The Orange Bowl was famed for its deafening crowd noise, a factor that undoubtedly boosted the fortunes of 1970s Miami Dolphins teams that rattled off a record 31-game home winning streak from 1971 through 1975. College teams loved the Orange Bowl as well: between 1985 and 1994, the Miami Hurricanes won an astounding 58 straight home games!
Louisiana Superdome, New Orleans, LA – 6 SUPER BOWLS
Super Bowl, Superdome… Coincidence? We think not – and the facts back us up.

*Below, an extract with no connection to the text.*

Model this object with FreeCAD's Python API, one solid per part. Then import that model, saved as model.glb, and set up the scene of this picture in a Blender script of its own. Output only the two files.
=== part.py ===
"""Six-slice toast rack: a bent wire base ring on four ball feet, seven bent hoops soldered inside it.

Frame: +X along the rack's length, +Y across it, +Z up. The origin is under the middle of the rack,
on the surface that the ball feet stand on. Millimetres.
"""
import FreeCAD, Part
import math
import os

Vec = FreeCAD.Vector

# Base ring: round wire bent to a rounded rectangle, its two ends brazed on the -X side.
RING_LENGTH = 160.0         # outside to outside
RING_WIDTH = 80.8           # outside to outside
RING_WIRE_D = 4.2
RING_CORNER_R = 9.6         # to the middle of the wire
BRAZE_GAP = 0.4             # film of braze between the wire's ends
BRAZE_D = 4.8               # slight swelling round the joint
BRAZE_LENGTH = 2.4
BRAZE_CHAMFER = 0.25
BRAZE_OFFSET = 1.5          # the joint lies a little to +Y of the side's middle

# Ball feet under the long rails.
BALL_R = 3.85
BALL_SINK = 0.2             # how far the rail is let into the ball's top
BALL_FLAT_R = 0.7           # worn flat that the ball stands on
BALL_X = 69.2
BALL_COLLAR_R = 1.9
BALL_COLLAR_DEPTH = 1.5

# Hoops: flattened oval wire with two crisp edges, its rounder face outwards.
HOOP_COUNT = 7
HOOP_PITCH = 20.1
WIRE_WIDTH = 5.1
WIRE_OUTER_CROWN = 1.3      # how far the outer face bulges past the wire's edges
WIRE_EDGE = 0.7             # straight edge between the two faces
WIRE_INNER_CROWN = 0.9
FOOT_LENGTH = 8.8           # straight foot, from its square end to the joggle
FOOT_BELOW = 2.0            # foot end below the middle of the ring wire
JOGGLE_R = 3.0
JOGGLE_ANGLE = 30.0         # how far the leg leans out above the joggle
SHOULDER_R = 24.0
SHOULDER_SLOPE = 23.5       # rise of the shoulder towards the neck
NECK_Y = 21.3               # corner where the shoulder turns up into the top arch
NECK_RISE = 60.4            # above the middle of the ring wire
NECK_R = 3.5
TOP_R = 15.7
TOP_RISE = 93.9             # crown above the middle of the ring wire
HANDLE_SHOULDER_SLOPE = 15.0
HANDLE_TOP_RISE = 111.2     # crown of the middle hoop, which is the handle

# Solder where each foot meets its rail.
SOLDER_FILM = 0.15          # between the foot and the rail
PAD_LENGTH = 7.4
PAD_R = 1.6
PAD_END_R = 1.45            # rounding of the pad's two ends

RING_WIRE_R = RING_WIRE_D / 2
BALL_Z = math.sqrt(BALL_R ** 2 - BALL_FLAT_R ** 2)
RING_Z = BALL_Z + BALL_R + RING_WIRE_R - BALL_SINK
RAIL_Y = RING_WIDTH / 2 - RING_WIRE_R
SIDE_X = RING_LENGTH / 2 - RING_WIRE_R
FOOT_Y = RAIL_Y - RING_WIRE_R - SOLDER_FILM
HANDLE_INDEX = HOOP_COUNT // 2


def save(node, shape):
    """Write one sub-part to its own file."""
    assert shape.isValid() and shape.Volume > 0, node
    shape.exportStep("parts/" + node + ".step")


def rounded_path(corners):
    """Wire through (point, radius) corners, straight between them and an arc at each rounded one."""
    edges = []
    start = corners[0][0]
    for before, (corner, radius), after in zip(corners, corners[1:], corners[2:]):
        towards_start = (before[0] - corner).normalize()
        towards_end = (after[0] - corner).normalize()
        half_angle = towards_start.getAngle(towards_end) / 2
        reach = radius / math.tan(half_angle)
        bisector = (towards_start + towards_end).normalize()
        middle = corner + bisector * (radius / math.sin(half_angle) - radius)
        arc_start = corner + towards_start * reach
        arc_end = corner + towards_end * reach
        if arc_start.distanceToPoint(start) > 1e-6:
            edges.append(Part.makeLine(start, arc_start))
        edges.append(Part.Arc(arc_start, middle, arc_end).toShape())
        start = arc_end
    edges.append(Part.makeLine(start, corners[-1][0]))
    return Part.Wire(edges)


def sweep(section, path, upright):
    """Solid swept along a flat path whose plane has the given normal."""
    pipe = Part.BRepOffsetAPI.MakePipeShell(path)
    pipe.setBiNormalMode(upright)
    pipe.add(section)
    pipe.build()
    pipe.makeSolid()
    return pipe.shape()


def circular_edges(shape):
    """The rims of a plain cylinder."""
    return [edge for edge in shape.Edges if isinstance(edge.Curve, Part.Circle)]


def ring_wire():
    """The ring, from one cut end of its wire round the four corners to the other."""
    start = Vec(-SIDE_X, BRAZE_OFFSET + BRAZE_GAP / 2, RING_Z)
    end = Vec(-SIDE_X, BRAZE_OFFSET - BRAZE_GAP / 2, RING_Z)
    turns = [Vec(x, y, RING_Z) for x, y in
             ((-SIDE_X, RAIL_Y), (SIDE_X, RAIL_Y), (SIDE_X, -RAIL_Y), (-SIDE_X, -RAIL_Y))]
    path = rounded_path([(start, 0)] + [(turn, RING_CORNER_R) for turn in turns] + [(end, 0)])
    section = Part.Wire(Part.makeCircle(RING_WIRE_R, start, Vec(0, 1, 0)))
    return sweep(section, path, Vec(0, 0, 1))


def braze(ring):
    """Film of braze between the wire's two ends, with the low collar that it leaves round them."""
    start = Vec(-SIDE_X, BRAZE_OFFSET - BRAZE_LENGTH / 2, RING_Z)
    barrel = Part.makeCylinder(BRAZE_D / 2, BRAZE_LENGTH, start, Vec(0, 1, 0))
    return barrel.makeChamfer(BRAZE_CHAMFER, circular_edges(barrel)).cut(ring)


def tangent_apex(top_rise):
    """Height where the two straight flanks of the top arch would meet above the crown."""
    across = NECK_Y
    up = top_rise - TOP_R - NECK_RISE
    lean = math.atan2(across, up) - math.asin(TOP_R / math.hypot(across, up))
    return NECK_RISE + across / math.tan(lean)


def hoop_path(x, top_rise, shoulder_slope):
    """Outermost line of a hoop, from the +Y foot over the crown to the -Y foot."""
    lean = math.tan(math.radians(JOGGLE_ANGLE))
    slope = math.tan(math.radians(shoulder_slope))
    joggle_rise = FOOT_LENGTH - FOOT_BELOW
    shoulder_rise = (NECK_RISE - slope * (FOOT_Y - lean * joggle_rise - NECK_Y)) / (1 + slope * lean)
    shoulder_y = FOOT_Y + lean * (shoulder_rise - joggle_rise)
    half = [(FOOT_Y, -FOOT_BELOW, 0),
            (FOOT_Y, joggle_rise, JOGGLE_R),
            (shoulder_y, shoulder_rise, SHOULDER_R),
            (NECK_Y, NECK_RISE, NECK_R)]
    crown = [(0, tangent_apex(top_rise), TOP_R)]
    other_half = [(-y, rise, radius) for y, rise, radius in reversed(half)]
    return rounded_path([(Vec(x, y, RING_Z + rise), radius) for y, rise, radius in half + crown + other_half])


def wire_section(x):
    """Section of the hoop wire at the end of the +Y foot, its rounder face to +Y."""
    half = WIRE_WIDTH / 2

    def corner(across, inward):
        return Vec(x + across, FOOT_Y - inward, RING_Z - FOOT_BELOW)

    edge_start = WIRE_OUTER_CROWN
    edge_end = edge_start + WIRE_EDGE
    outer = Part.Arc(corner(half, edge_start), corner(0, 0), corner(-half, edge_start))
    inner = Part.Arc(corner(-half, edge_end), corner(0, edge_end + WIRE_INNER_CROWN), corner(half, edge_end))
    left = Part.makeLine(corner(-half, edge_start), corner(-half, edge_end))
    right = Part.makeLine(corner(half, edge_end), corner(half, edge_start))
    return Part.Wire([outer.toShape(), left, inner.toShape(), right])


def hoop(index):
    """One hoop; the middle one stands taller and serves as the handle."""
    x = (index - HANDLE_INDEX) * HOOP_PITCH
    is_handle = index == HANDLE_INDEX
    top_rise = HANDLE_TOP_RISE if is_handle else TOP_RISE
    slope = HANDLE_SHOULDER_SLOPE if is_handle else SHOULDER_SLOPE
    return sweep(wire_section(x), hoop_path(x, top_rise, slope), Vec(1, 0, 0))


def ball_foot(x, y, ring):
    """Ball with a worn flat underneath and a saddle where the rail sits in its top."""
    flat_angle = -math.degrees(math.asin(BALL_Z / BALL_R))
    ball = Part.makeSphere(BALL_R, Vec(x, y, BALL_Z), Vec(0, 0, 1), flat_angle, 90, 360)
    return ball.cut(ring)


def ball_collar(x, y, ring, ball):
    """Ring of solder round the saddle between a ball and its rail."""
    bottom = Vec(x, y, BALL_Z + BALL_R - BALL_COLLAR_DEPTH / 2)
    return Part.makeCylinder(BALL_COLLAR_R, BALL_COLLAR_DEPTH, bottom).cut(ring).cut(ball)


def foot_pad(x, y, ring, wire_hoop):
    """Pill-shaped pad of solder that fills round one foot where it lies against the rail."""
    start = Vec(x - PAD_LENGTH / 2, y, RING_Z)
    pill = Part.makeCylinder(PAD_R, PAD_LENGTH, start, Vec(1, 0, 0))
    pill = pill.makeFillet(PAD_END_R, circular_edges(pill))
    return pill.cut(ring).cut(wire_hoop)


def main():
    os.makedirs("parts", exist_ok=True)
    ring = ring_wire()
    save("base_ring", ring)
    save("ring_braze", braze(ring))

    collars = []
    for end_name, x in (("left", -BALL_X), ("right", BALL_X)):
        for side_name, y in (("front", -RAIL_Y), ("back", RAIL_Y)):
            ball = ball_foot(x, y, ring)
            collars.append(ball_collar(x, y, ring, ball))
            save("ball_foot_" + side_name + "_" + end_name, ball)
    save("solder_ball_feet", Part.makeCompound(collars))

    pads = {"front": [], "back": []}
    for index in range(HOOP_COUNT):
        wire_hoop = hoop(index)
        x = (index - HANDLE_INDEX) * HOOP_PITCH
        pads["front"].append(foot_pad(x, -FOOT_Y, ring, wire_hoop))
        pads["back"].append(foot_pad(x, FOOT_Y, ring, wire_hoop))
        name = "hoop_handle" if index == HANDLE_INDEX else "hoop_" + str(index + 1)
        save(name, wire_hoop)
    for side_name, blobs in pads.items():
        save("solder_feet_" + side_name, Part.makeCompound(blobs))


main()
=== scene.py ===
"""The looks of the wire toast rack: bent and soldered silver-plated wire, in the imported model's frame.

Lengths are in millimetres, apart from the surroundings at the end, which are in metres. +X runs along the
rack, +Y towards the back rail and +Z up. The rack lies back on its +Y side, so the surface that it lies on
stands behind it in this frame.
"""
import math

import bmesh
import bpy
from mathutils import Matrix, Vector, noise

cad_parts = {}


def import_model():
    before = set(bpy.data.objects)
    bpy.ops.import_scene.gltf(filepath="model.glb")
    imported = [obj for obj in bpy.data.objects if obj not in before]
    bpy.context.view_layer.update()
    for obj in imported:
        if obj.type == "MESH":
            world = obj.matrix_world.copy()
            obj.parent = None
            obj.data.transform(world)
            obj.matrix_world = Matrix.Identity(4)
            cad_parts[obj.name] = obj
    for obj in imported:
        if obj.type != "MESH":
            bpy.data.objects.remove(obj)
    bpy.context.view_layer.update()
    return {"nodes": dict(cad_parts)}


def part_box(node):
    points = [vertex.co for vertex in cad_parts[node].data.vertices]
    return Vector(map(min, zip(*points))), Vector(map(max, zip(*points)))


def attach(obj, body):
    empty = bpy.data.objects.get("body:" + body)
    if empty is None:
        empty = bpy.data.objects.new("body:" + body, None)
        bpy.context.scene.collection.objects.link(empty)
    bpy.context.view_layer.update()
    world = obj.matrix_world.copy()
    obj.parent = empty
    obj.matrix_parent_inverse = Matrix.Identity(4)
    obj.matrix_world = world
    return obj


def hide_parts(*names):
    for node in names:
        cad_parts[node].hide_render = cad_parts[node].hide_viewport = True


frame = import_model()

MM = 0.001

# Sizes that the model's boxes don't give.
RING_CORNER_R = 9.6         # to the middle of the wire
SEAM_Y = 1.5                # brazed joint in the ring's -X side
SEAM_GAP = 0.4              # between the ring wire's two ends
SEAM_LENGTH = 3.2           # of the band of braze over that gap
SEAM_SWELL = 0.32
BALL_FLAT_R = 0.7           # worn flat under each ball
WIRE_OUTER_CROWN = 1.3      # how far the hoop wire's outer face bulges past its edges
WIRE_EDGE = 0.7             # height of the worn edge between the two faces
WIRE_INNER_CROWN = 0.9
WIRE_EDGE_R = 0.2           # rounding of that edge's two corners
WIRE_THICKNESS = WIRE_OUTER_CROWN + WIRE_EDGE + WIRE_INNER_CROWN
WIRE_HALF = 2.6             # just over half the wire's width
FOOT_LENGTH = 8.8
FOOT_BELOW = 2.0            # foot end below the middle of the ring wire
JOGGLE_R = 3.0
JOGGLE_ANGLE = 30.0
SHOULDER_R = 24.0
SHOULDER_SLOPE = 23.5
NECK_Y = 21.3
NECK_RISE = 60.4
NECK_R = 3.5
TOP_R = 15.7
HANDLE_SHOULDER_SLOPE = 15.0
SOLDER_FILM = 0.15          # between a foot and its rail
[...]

The Big Game has been played at The Big Easy’s iconic domed stadium (and occasional Hurricane Katrina shelter) a total of 6 times: 1978, 1981, 1986, 1990, 1997, and 2002. Super Bowl XII, played on January 15 of 1978 and won by the Dallas Cowboys over the Denver Broncos 27-10, was the first Super Bowl played in a domed stadium.
If leading the pack when it comes to hosting the most Super Bowls isn’t enough, the New Orleans Superdome will extend its lead even further when it hosts Super Bowl XLVII in 2013. What’s more, that lead looks to be safe for the foreseeable future: the other three announced Super Bowls to date will be played at “virgin” stadiums in Arlington TX (2011), Indianapolis IN (2012), and East Rutherford NJ (2014). Now ain’t that a kick?